Questioner: I guess answer 1 and 3 feel relevant, and 2 is part of the distraction .. the student seems to be overcomplicating something that is very simple.. All of these things he is doing are all dead ends, maybe he is no closer the truth then when he started ..(and what is required is surrender?) surrendering to what? I know they are dead-ends but surely they have some merit in themselves? Walking on water must be a worthy goal for a truth seeker?.. It depends i guess on what exactly the seeker is seeking … What is this truth he is seeking? Is it a problem if he doesn’t find it?

Keeb: It is amazing what we can discover for ourselves without being guided by another. You are definitely thinking the right way. I shall pose further questions rather than just provide an answer, which would be worthless. Starting with number 4) let’s work backwards.

4). That the master has unhealthy envy, and as a result is trying to downgrade the prize the student has attained. 

See how childish we are, how excited we get by the most trivial of things? What is the real miracle: a man who can walk on water but is still caught in the web of desire or a man who understands himself completely, who is tranquil, serene and at peace. Freedom is to be and to exist without conflict, any conflict at all. We all say we understand this yet our mischief continues, which means we don’t.

3). That it is a distraction to the underlying present?

Wisdom is full alertness of whatsoever is happening in the present moment (inwardly and outwardly, together as one) and it only comes into being when there is the ending of striving.

2). That everything he has learned is ego generated.

Can the mind, which is the known, ever understand or comprehend the unknown?

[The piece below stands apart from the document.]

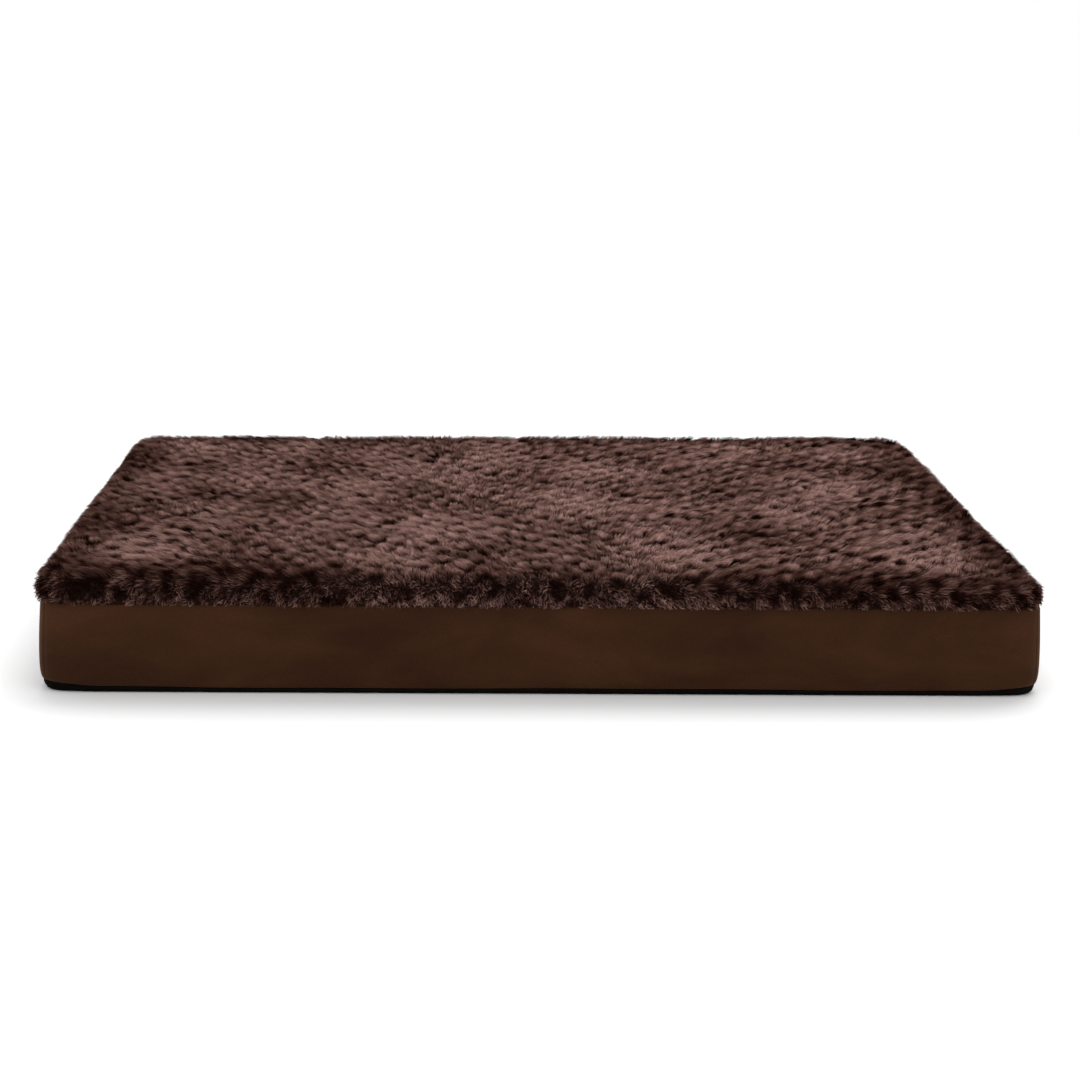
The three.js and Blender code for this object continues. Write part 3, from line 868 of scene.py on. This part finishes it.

Meditation begins when there is freedom from the known, from our mind, frustrations and projections. How can the known be free of the known if it is using the activity of the known? The ego is the known, it is activity, and so the ego never release the ego. Order cannot be enforced (through control) because order is freedom, where the enforcer is not. Despite the illusions man has invented, the higher self, the atman, the ego is always operating whenever there is a centre; whenever there is a direction.

Also, is truth something to be found? How do we know we’ re looking for? What you find may be satisfying, it may be a miracle (or most likely, not) but you cannot call it truth. The mind has a tendency to engage in its own illusions.

1). Is it that ultimately everything the student learns serves little point in terms of ultimate enlightenment.

Does not fear exist in the fear of not achieving a long-term goal? Does not fear exist in the conflict of opposites between what we are and what we would like to be? Where is attachment when one has a goal? Remember, freedom has no dependency. It is really important for us to ask these questions: and principally whether or not thought can be free? This needs to be understood not intellectually, not verbally but in the very essence of our being. One must go to the very end of that question. The mind then realises what it can and cannot do, and a new intelligence arises.